A major open question for many U.S. crypto users is how to treat staking rewards (tokens earned for helping secure a proof-of-stake network) and mining rewards (tokens earned for proof-of-work validation). The common point of frustration is what people call "double taxation," a phrase that shows up in Discord tax channels every season.[4]

Here is what users mean by that:

  • If rewards are treated as ordinary income when received, you owe tax based on the fair market value at that moment.
  • Later, when you sell those tokens, you may owe capital gains tax on any price increase from that original value.
That is not "double tax" in the strict legal sense (it is two different taxable events), but it can feel like a tax sandwich, especially in volatile markets where the token price drops after receipt. You can end up paying income tax on value you never actually realized in dollars.
The delivery method of a form does not address this. A pristine e-form can still be built on rules that feel mismatched to how onchain rewards function.

Staking rewards: still a gray zone that keeps coming back

The core dispute is timing: are staking rewards taxable the moment they are created and credited to you, or only when you dispose of them (sell, trade, or spend)?

Many tax practitioners default to the conservative approach: treat staking rewards as ordinary income at receipt, similar to how mining rewards have often been handled. Some crypto policy advocates and lawmakers argue that staking rewards are more like newly created property and should be taxed upon sale, not upon creation.[4]

That debate has not gone away, and it keeps resurfacing because staking is no longer niche behavior. It is the default yield mechanic for large parts of the market. Even users who never touch DeFi end up staking through custodial programs, liquid staking tokens, or validator services. The result is a large population of taxpayers with income-like events that do not behave like payroll.

Community tell: the loudest complaints are not from whales. They are from regular users who staked "to be responsible" and then learned they might owe taxes on rewards they never sold.

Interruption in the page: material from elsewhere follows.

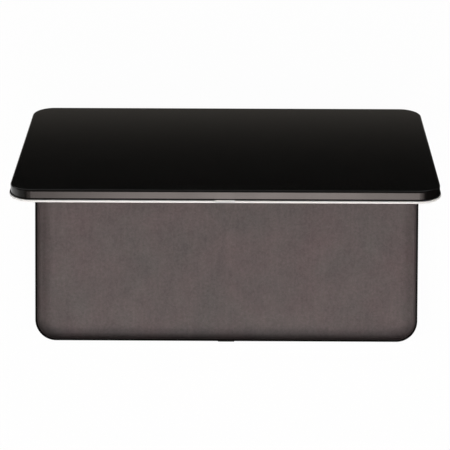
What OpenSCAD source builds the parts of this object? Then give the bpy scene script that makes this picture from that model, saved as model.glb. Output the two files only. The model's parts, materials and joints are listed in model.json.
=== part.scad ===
// Slim flat palette case: a shallow pressed tray and a matching pressed lid,
// joined along the back by two small riveted hinges. Both rims are turned
// outwards, and the lid carries a white sealing ring under its rim.
// Millimetres. +X runs to the right, +Y to the hinges, +Z up. The origin is
// the centre of the tray's underside.

/* [Case] */
// Width of the case over its rims, left to right
case_width = 200; // [150:1:240]
// Depth of the case over its rims, front to back
case_depth = 115.5; // [90:0.5:150]
// Radius of the rims at the four corners, seen from above
corner_radius = 11; // [8:0.5:18]
// Thickness of the pressed sheet
sheet = 0.55; // [0.4:0.05:0.8]
// How far both rims are turned out from the walls
rim_width = 0.5; // [0.4:0.05:0.6]

/* [Tray] */
// Height of the tray, underside to rim
tray_height = 7.5; // [7:0.1:12]
// Outer radius where the tray's walls meet its floor
tray_fillet = 2.9; // [1.5:0.1:2.9]

/* [Lid] */
// Height of the lid shell, rim to top
lid_height = 4.75; // [4.6:0.05:8]
// Outer radius round the lid's top edge
lid_fillet = 1.0; // [0.8:0.1:1.1]
// How far the lid stands open, from closed
open_angle = 70; // [0:1:180]
// Gap left between the tray's rim and the sealing ring when closed
closing_gap = 0.2; // [0.2:0.05:0.4]

/* [Sealing ring] */
// Thickness of the band that shows between the two rims
band_thickness = 1.2; // [1.1:0.05:1.25]
// How far the band stands out beyond the rims
band_out = 0.15; // [0.1:0.05:0.2]
// Radius of the band's outer edges
band_edge = 0.3; // [0.2:0.05:0.5]
// Thickness of the ring's skirt and lip
lip_thickness = 1.2; // [1:0.1:1.5]
// How far the lip reaches down into the tray's mouth
lip_depth = 0.65; // [0.6:0.05:0.9]
// Height of the skirt inside the lid's wall
skirt_height = 1.1; // [0.9:0.1:1.1]
// Clearance between the lip and the tray's wall
lip_clearance = 0.35; // [0.3:0.05:0.5]

/* [Front catch] */
// Straight length of the finger nick and of the tab below it
nick_length = 8; // [6:0.5:12]
// Radius of the rounded cutter that forms the nick
nick_radius = 1.2; // [1:0.1:1.3]
// Depth of the nick in the lid's rim
nick_depth = 0.5; // [0.3:0.05:0.5]
// How far the tab stands out from the tray's rim
tab_depth = 0.3; // [0.2:0.05:0.5]

/* [Hinges] */
// Distance of each hinge's middle from the middle of the case
hinge_offset = 62; // [40:1:70]
// Length of each hinge
hinge_length = 30; // [20:1:40]
// Radius of the hinge pin
pin_radius = 0.6; // [0.5:0.05:0.7]
// Outer radius of the rolled knuckles
knuckle_radius = 1.4; // [1.3:0.05:1.4]
// Gap between neighbouring knuckles
knuckle_gap = 0.25; // [0.2:0.05:0.4]
// Thickness of the hinge leaves
leaf_thickness = 0.55; // [0.4:0.05:0.6]
// Distance between neighbouring rivets on a leaf
rivet_pitch = 11; // [7:0.5:13]

/* [Hidden] */
$fn = 96;

// Colours
lacquer = [0.10, 0.095, 0.09];
lining = [0.34, 0.31, 0.30];
seal_white = [0.93, 0.93, 0.92];
hinge_black = [0.13, 0.13, 0.13];
steel = [0.62, 0.62, 0.63];

// Inner radius of the bend between a wall and its turned-out rim.
rim_bend = 0.1;

// The walls stand rim_width inside the outline. The pin's axis lies between
// the two rims, just behind the back wall.
wall_y = case_depth / 2 - rim_width;
axis_out = knuckle_radius + 0.3;
axis_y = wall_y + axis_out;
axis_z = tray_height + closing_gap / 2;
lid_rim_z = tray_height + closing_gap + band_thickness;

// The running clearance is in the lid's knuckles. The tray's hold the pin.
running_clearance = 0.05;
holding_clearance = 0.01;
pin_head_radius = 1;
pin_head_length = 0.4;

// A hinge has five knuckles: three on the tray's leaf and two on the lid's.
knuckle_count = 5;
tray_knuckles = [0, 2, 4];
lid_knuckles = [1, 3];
knuckle_width = (hinge_length - (knuckle_count - 1) * knuckle_gap) / knuckle_count;

// A leaf's plate starts leaf_start from the axis and ends leaf_end from it.
leaf_start = knuckle_radius + 0.4;
leaf_end = 4.7;
leaf_corner = 0.8;
strap_start = 0.2;

rivet_reach = 3.4;
rivet_radius = 0.6;
rivet_hole_radius = 0.62;
rivet_head_radius = 1.05;
rivet_head_height = 0.5;
rivet_tail_radius = 0.85;
rivet_tail_height = 0.4;

// Room beside each hinge where the rims and the ring are cut away.
hinge_room = 0.8;

// ---- shared shapes ----

// A profile swept round the case's outline. In the profile, x is the distance
// inwards from the outline and y is the height.
module swept() {
    for (turn = [0 : 3]) {
        along = turn % 2 == 0 ? case_width : case_depth;
        across = turn % 2 == 0 ? case_depth : case_width;
        rotate([0, 0, 90 * turn]) {
            translate([corner_radius - along / 2, -across / 2, 0])
                rotate([90, 0, 90])
                    linear_extrude(along - 2 * corner_radius)
                        children();
            translate([along / 2 - corner_radius, corner_radius - across / 2, 0])
                rotate([0, 0, -90])
                    rotate_extrude(angle = 90)
                        translate([corner_radius, 0])
                            mirror([1, 0])
                                children();
        }
    }
}

// The flat middle of a pressing, inside the swept border.
module middle_plate() {
    inner_width = case_width - 2 * corner_radius;
    inner_depth = case_depth - 2 * corner_radius;
    translate([-inner_width / 2, -inner_depth / 2, 0])
        cube([inner_width, inner_depth, sheet]);
}

// The bend of a sheet of this thickness through a quarter turn.
module quarter_bend(outer_radius) {
    intersection() {
        square(outer_radius);
        difference() {
            circle(outer_radius);
            circle(outer_radius - sheet);
        }
    }
}

// The border of a pressing: floor, rounded corner, wall and turned-out rim.
module pressed_border(height, fillet) {
    // floor
    translate([rim_width + fillet, 0])
        square([corner_radius - rim_width - fillet, sheet]);
    // rounded corner between floor and wall
    translate([rim_width + fillet, fillet])
        rotate(180)
            quarter_bend(fillet);
    // wall
    translate([rim_width, fillet])
        square([sheet, height - fillet - sheet - rim_bend]);
    // bend between wall and rim
    translate([rim_width - rim_bend, height - sheet - rim_bend])
        quarter_bend(sheet + rim_bend);
    // rim, with a full round along its edge
    translate([sheet / 2, height - sheet])
        square([rim_width - rim_bend - sheet / 2, sheet]);
    translate([sheet / 2, height - sheet / 2])
        circle(sheet / 2);
}

// A pressed shell with its floor down, its rim up.
module pressing(height, fillet) {
    swept()
        pressed_border(height, fillet);
    middle_plate();
}

// A bar with round ends along X.
module round_bar(length, radius) {
    translate([-length / 2, 0, 0])
        rotate([0, 90, 0])
            cylinder(r = radius, h = length);
    for (side = [-1, 1])
        translate([side * length / 2, 0, 0])
            sphere(radius);
}

// The finger nick, centred on the joint between the lid's rim and its seal.
module nick_cutter() {
    translate([0, nick_depth - nick_radius - case_depth / 2, lid_rim_z])
        round_bar(nick_length, nick_radius);
}

// The notches in the rims and the ring, from the back wall outwards.
module hinge_notches() {
    length = hinge_length + 2 * hinge_room;
    for (side = [-1, 1])
        translate([side * hinge_offset - length / 2, wall_y, 0])
            cube([length, 2 * axis_out, lid_rim_z + lid_height]);
}

// Turns a closed lid piece to where it stands open.
module opened() {
    translate([0, axis_y, axis_z])
        rotate([-open_angle, 0, 0])
            translate([0, -axis_y, -axis_z])
                children();
}

// Places a hinge piece at the left (-1) or right (1) hinge, on the pin's axis.
module at_hinge(side) {
    translate([side * hinge_offset, axis_y, axis_z])
        children();
}

// Repeats along the rivets of one leaf. The leaf hangs below the axis.
module at_rivets() {
    for (step = [-1 : 1])
        translate([step * rivet_pitch, -axis_out, -rivet_reach])
            rotate([-90, 0, 0])
                children();
}

module rivet_holes() {
    for (side = [-1, 1])
        at_hinge(side)
            at_rivets()
                translate([0, 0, -2 * sheet])
                    cylinder(r = rivet_hole_radius, h = 3 * sheet);
}

// One rivet along Z, with z = 0 at the wall's outer face.
module rivet() {
    dome_radius = (pow(rivet_head_radius, 2) + pow(rivet_head_height, 2))
        / (2 * rivet_head_height);
    translate([0, 0, -sheet])
        cylinder(r = rivet_radius, h = sheet + leaf_thickness);
    translate([0, 0, leaf_thickness])
        rotate_extrude()
            intersection() {
                translate([0, rivet_head_height - dome_radius])
                    circle(dome_radius);
                square([rivet_head_radius, rivet_head_height]);
            }
    translate([0, 0, -sheet - rivet_tail_height])
        cylinder(r = rivet_tail_radius, h = rivet_tail_height);
}

// A leaf's plate, seen along Y, with rounded lower corners.
module leaf_outline() {
    half = hinge_length / 2;
    translate([-half, leaf_corner - leaf_end])
        square([hinge_length, leaf_end - leaf_start - leaf_corner]);
    translate([leaf_corner - half, -leaf_end])
        square([hinge_length - 2 * leaf_corner, leaf_corner]);
    for (side = [-1, 1])
        translate([side * (half - leaf_corner), leaf_corner - leaf_end])
            circle(leaf_corner);
}

// One hinge leaf, hanging below the axis, with its knuckles.
module leaf(knuckles, bore_clearance) {
    difference() {
        union() {
            translate([0, leaf_thickness - axis_out, 0])
                rotate([90, 0, 0])
                    linear_extrude(leaf_thickness)
                        leaf_outline();
            for (k = knuckles)
                translate([k * (knuckle_width + knuckle_gap) - hinge_length / 2, 0, 0]) {
                    rotate([0, 90, 0])
                        cylinder(r = knuckle_radius, h = knuckle_width);
                    translate([0, -axis_out, -leaf_start - 0.1])
                        cube([knuckle_width, leaf_thickness, leaf_start - strap_start + 0.1]);
                }
        }
        translate([-hinge_length / 2 - 1, 0, 0])
            rotate([0, 90, 0])
                cylinder(r = pin_radius + bore_clearance, h = hinge_length + 2);
        at_rivets()
            translate([0, 0, -sheet])
                cylinder(r = rivet_hole_radius, h = 3 * sheet);
    }
}

// ---- tray ----

// A short tab on the tray's rim, below the finger nick.
module rim_tab() {
    tab_y = sheet / 2 - tab_depth - case_depth / 2;
    translate([0, tab_y, tray_height - sheet / 2])
        round_bar(nick_length, sheet / 2);
    translate([-nick_length / 2, tab_y, tray_height - sheet])
        cube([nick_length, tab_depth, sheet]);
}

module base_tray() {
    color(lining)
        difference() {
            union() {
                pressing(tray_height, tray_fillet);
                rim_tab();
            }
            hinge_notches();
            rivet_holes();
        }
}

module base_leaf(side) {
    color(hinge_black)
        at_hinge(side)
            leaf(tray_knuckles, holding_clearance);
}

module base_leaf_left() {
    base_leaf(-1);
}

module base_leaf_right() {
    base_leaf(1);
}

module base_rivets() {
    color(steel)
        for (side = [-1, 1])
            at_hinge(side)
                at_rivets()
                    rivet();
}

module hinge_pin(side) {
    length = hinge_length + 2 * pin_head_length;
    color(steel)
        at_hinge(side)
            rotate([0, 90, 0])
                translate([0, 0, -length / 2]) {
                    cylinder(r = pin_radius, h = length);
                    cylinder(r = pin_head_radius, h = pin_head_length);
                    translate([0, 0, length - pin_head_length])
                        cylinder(r = pin_head_radius, h = pin_head_length);
                }
}

module hinge_pin_left() {
    hinge_pin(-1);
}

module hinge_pin_right() {
    hinge_pin(1);
}

// ---- lid ----

// What is made like the tray's pieces, turned over about the pin's axis.
module turned_over() {
    translate([0, 0, 2 * axis_z])
        mirror([0, 0, 1])
            children();
}

module lid_shell() {
    color(lacquer)
        opened()
            difference() {
                translate([0, 0, lid_rim_z + lid_height])
                    mirror([0, 0, 1])
                        pressing(lid_height, lid_fillet);
                nick_cutter();
                hinge_notches();
                turned_over()
                    rivet_holes();
            }
}

// The ring's section, with y = 0 at the lid's rim.
module seal_section() {
    skirt_start = rim_width + sheet;
    lip_start = skirt_start + lip_clearance;
    edge_x = band_edge - band_out;
    lip_end = lip_thickness / 2 - band_thickness - lip_depth;
    // band between the rims, with rounded outer edges
    translate([edge_x, -band_thickness])
        square([lip_start + lip_thickness - edge_x, band_thickness]);
    translate([-band_out, band_edge - band_thickness])
        square([band_edge, band_thickness - 2 * band_edge]);
    for (edge_y = [band_edge - band_thickness, -band_edge])
        translate([edge_x, edge_y])
            circle(band_edge);
    // skirt that grips the inside of the lid's wall
    translate([skirt_start, 0])
        square([lip_thickness, skirt_height]);
    // lip that enters the tray's mouth
    translate([lip_start, lip_end])
        square([lip_thickness, lip_depth]);
    translate([lip_start + lip_thickness / 2, lip_end])
        circle(lip_thickness / 2);
}

module lid_seal() {
    color(seal_white)
        opened()
            difference() {
                translate([0, 0, lid_rim_z])
                    swept()
                        seal_section();
                nick_cutter();
                hinge_notches();
            }
}

module lid_leaf(side) {
    color(hinge_black)
        opened()
            turned_over()
                at_hinge(side)
                    leaf(lid_knuckles, running_clearance);
}

module lid_leaf_left() {
    lid_leaf(-1);
}

module lid_leaf_right() {
    lid_leaf(1);
}

module lid_rivets() {
    color(steel)
        opened()
            turned_over()
                for (side = [-1, 1])
                    at_hinge(side)
                        at_rivets()
                            rivet();
}

base_tray();
lid_shell();
lid_seal();
base_leaf_left();
base_leaf_right();
lid_leaf_left();
lid_leaf_right();
hinge_pin_left();
hinge_pin_right();
base_rivets();
lid_rivets();
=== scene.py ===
# %% [markdown]
# # A slim hinged palette case
# The case is two shallow pressings of thin steel, a tray and a lid, joined at
# the back by two small riveted hinges. A white ring sits under the lid's rim
# and closes on the tray's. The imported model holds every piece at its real
# size, so this lesson starts from it: each piece below is made in the same
# place, with the bevels, rolls and finishes that the plain solids lack.

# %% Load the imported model
import json
import math

import bmesh
import bpy
from mathutils import Matrix, Vector


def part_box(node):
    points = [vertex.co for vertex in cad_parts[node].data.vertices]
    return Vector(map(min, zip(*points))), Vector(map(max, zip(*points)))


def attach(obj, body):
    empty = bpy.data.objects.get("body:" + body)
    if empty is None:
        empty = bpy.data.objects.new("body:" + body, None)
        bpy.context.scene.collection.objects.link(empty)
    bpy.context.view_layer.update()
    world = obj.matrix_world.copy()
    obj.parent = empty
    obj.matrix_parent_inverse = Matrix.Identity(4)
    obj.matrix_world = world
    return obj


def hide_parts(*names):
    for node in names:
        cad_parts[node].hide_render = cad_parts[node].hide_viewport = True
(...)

Mining rewards: clearer on paper, messy in practice

Mining is often treated more like straightforward income, especially when done as a business. But real-world friction remains:

  • Rewards can arrive in tiny increments, sometimes multiple times per day.
  • Fair market value at the moment of receipt is hard to track without specialized tooling.
  • Pool payouts add another layer of complexity, since users may not directly control timing.
So even if the conceptual framework is "clearer," practical compliance is still a grind. Moving forms online might help miners who receive broker-issued reporting, but miners operating directly from self-custody will still be stitching together records.[5]

What to expect next: cleaner pipes, same policy fight

If the IRS finalizes default electronic delivery, expect exchanges and brokers to lean harder into tax center UX. Better dashboards, more downloadable files, and more nudges to "review your forms." That is helpful, but it also normalizes a world where broker reporting becomes the backbone of crypto tax compliance.

Meanwhile, staking and mining tax treatment is likely to stay contested until one of these happens:

  • Congress passes clearer statutory language on staking rewards timing.
  • The IRS issues more explicit guidance that survives scrutiny.
  • A court case establishes precedent that the market can actually rely on.

Until then, the practical reality is that most users will still choose between conservative reporting and aggressive interpretations, and tax software will continue to offer multiple toggles that feel like they decide your fate.

Practical takeaways for readers

A few things to watch, without pretending this is fun:

  • Watch for the opt-out mechanics. If electronic delivery becomes default, make sure your exchange account email and security settings are solid. Losing access during tax season is a special kind of pain.
  • Track staking rewards like income, even if you disagree with the policy. Keep timestamps, amounts, and price at receipt. You can choose a position later, but you cannot recreate missing data.
  • Expect more matching. Cleaner broker reporting increases the odds the IRS can compare what you filed versus what a broker reported.
  • Catalyst to monitor: any new legislative push addressing staking reward taxation. That is the lever that could reduce the "income now, maybe losses later" problem that frustrates so many users.

Electronic tax forms are a workflow upgrade. The bigger story is that crypto's income-like mechanics still do not fit neatly into the tax buckets everyone is using, and the IRS going paperless does not resolve that mismatch. The next real unlock is not a nicer download link. It is clarity on what counts as taxable income, and when.